■ Material provided
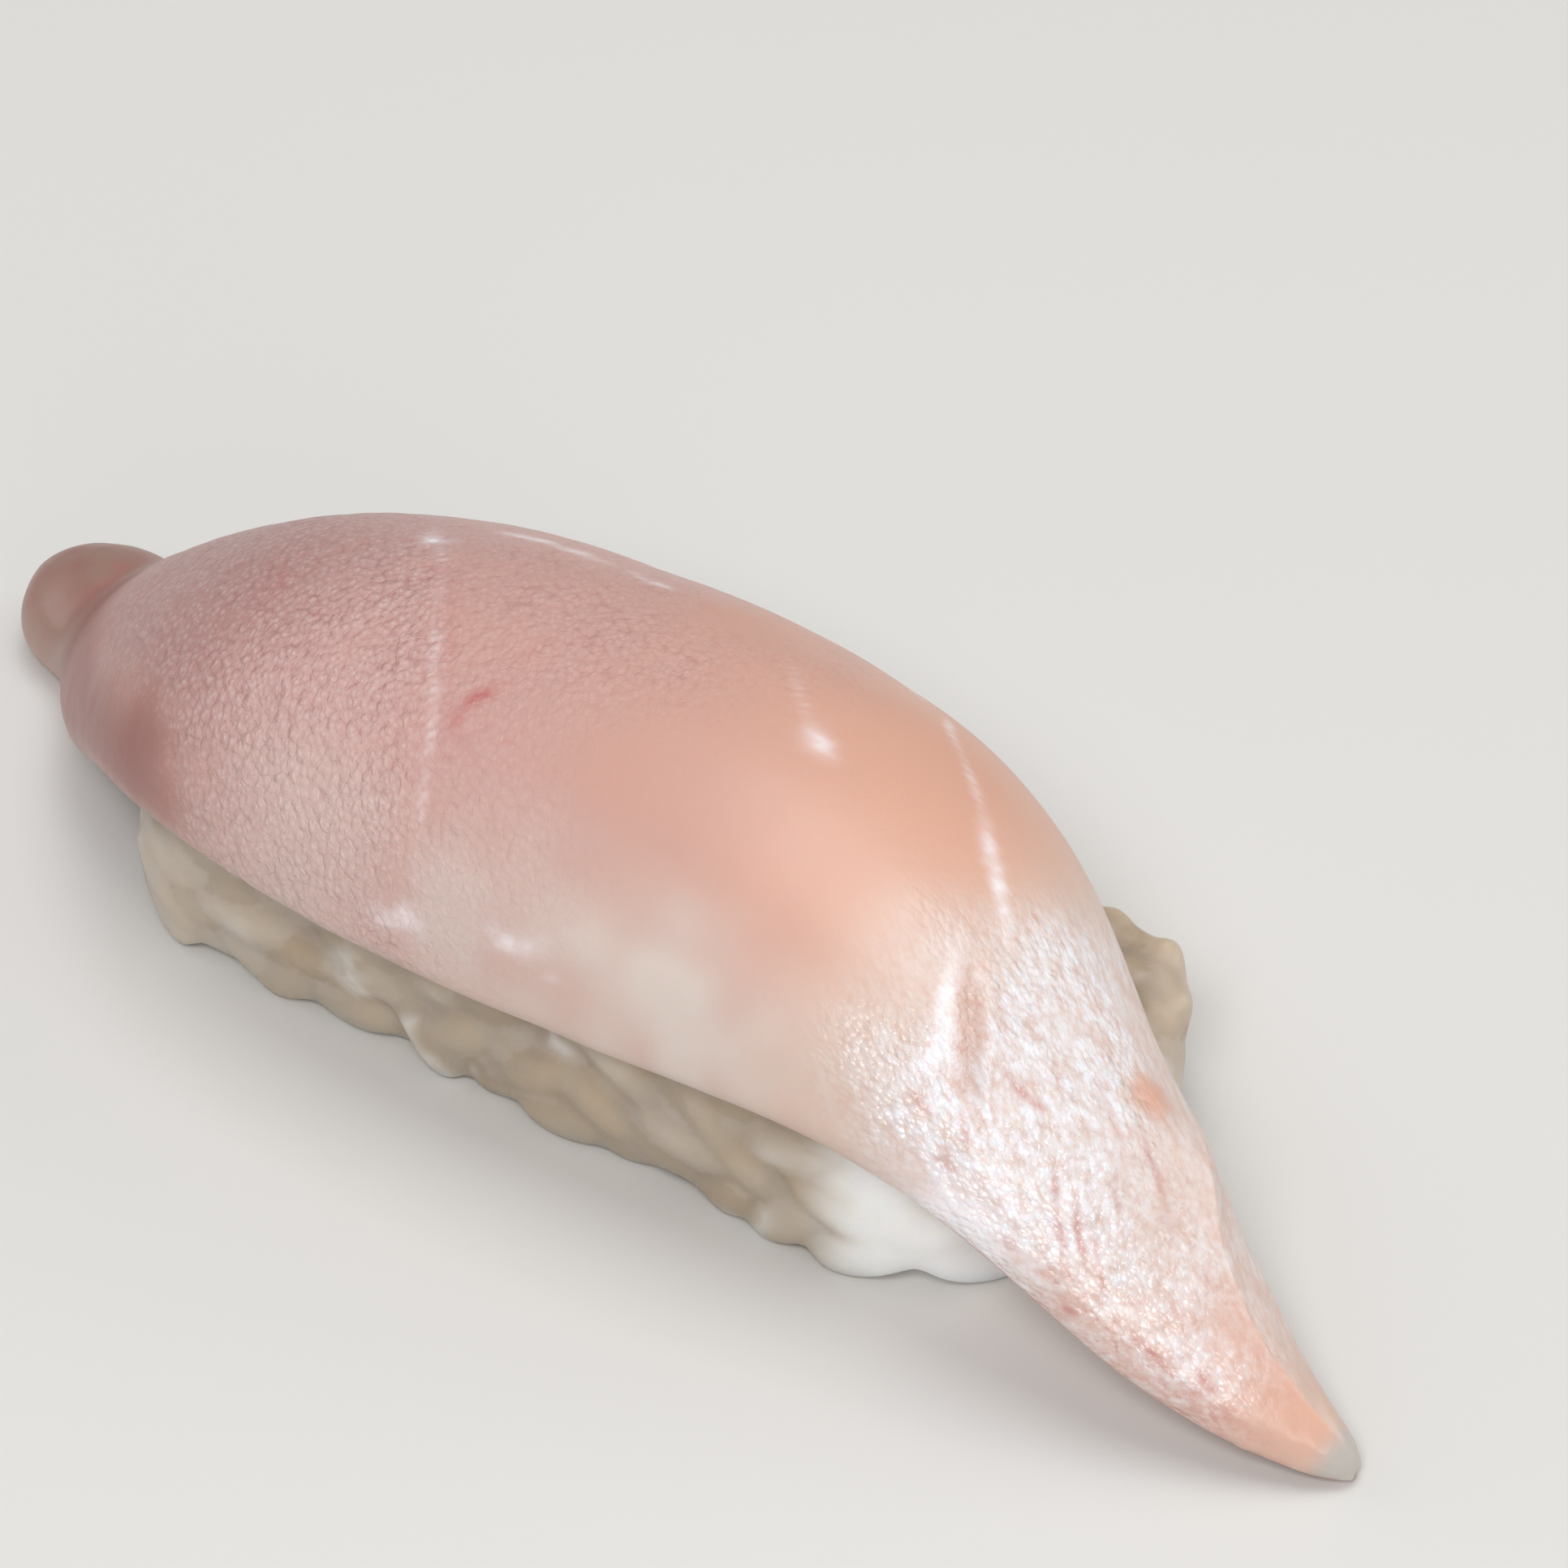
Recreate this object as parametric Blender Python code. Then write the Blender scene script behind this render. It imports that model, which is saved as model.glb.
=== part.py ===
# Tuna nigiri: one slice of pale tuna laid over a pressed block of rice.
# Lengths in the tables are millimetres; every mesh is scaled to metres as it is built.
# +X runs to the slice's tail, -Y is the long side that faces the viewer, +Z is up.

import bpy
import bmesh
import numpy as np

mm = 0.001

# Rice block, on the plane z = 0.
riceLength = 54.0
riceWidth = 22.4
riceCorner = 7.2
riceUndercut = 0.9
undercutHeight = 4.0
riceShoulder = 1.3
riceCuts = 11

# Fish slice, as (x, value) stations along its length.
sliceStart = -46.6
sliceEnd = 48.2
startRound = 5.0
endRound = 2.0
sliceRings = 56
sliceSides = 44

# Plan position of the near and the far rim.
nearY = [(-47, 3.8), (-43, 2.7), (-39, 0.8), (-36, -1.6), (-33, -4.3), (-30, -6.6), (-26, -9.4),
         (-22, -11.4), (-18, -12.5), (0, -13.3), (20, -12.7), (31, -12.9), (38, -12.2),
         (44, -10.4), (50, -7.7)]
farY = [(-47, 9.1), (-42, 9.8), (-36, 9.9), (-26, 10.8), (-12, 12.4), (0, 12.2), (12, 10.4),
        (20, 6.8), (27, 2.6), (33.6, -1.5), (40, -4.6), (46, -6.8), (50, -7.5)]
# Height of the two rims and of the underside's crest between them.
nearZ = [(-47, -0.5), (-41, -0.2), (-37, 0.7), (-33, 2.5), (-29, 4.9), (-25, 7.0), (-21, 8.2),
         (-16, 8.7), (0, 8.9), (15, 9.4), (25, 8.8), (31, 6.9), (38, 3.4), (44, 0.9), (50, -0.8)]
farZ = [(-47, -0.5), (-40, 0.4), (-34, 2.9), (-26, 5.9), (-12, 8.0), (0, 8.4), (12, 9.2),
        (20, 10.2), (27, 9.5), (33.6, 6.6), (40, 3.2), (46, 0.7), (50, -0.8)]
crestZ = [(-47, 0.3), (-43.5, 0.8), (-40, 1.0), (-37, 2.2), (-33, 4.9), (-28, 8.4), (-20, 12.6),
          (-10, 14.8), (0, 15.3), (10, 15.0), (17, 13.9), (22, 12.3), (27, 10.2), (33, 7.3),
          (40, 3.6), (45, 1.2), (50, -0.8)]
# Thickness in the middle, thickness of the rim, and the arch's half angle in radians.
sliceThick = [(-47, 3.6), (-43, 4.2), (-39, 4.2), (-34, 5.0), (-26, 5.8), (-10, 6.2),
              (10, 6.2), (24, 5.4), (33, 4.4), (42, 3.2), (50, 2.0)]
rimThick = [(-47, 3.0), (-38, 2.6), (-26, 2.0), (0, 1.8), (20, 1.8), (30, 2.0), (50, 1.8)]
archAngle = [(-47, 0.6), (-38, 0.8), (-28, 1.15), (0, 1.32), (18, 1.25), (28, 0.9),
             (36, 0.6), (50, 0.5)]

# Grains of rice fused on the block's sides.
grainLength = 6.4
grainWidth = 2.9
grainDepth = 2.5
grainRows = 4
firstRow = 1.75
rowPitch = 2.45
grainPitch = 4.6
topPitchX = 4.4
topPitchY = 2.6
grainSeed = 7

# Room left between the slice and the rice, and how much lower it lies along the slice's rim.
gap = 0.35
rimReach = 1.4
rimDrop = 1.0

# Plan centre of the finished piece's box, which becomes the origin.
centreX = 0.848
centreY = -0.478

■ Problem
Return exactly the leading lines of the listing, stopping after the line in which "sliceSides = 44" occurs.

■ Task output
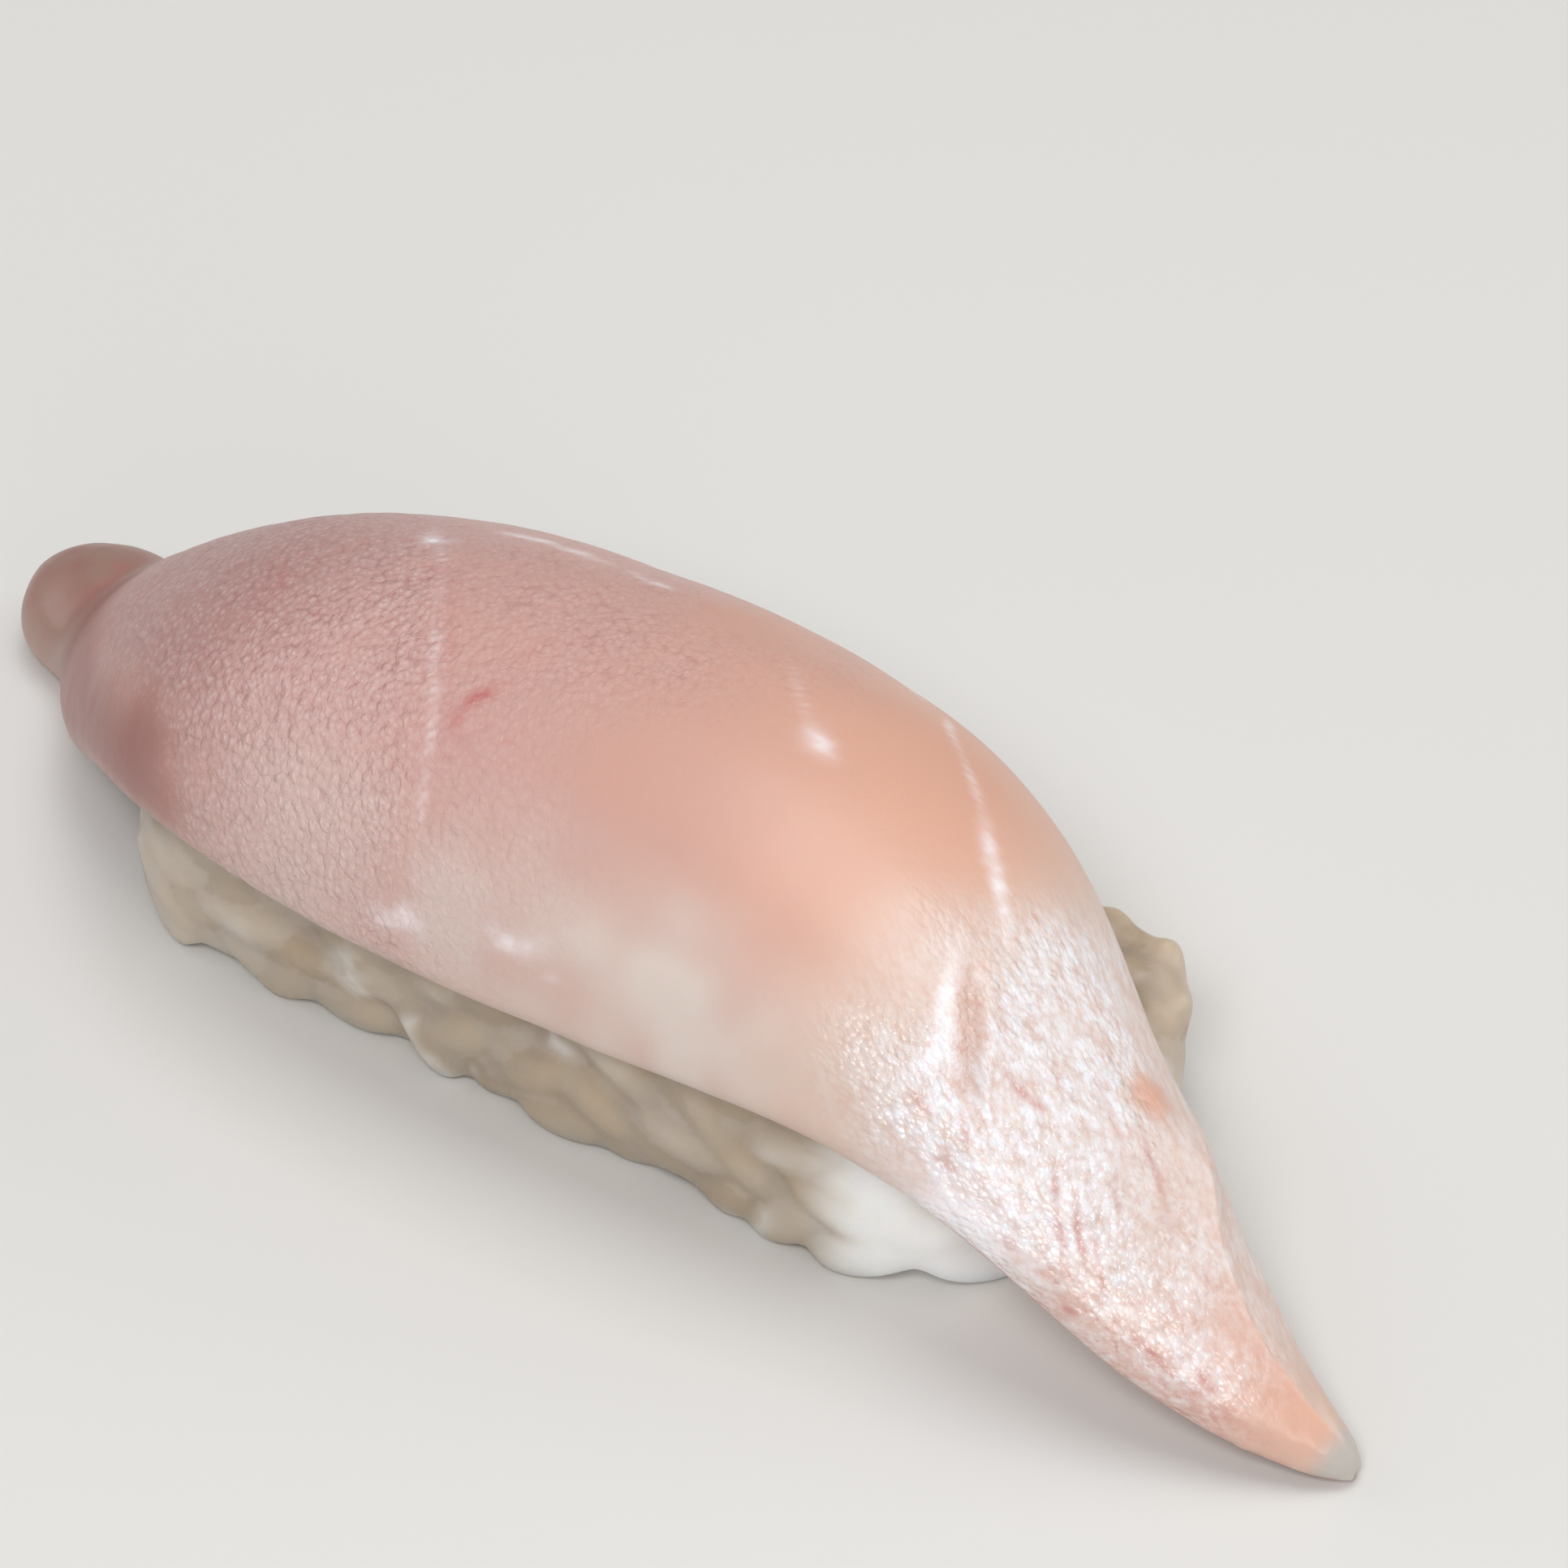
Recreate this object as parametric Blender Python code. Then write the Blender scene script behind this render. It imports that model, which is saved as model.glb.
=== part.py ===
# Tuna nigiri: one slice of pale tuna laid over a pressed block of rice.
# Lengths in the tables are millimetres; every mesh is scaled to metres as it is built.
# +X runs to the slice's tail, -Y is the long side that faces the viewer, +Z is up.

import bpy
import bmesh
import numpy as np

mm = 0.001

# Rice block, on the plane z = 0.
riceLength = 54.0
riceWidth = 22.4
riceCorner = 7.2
riceUndercut = 0.9
undercutHeight = 4.0
riceShoulder = 1.3
riceCuts = 11

# Fish slice, as (x, value) stations along its length.
sliceStart = -46.6
sliceEnd = 48.2
startRound = 5.0
endRound = 2.0
sliceRings = 56
sliceSides = 44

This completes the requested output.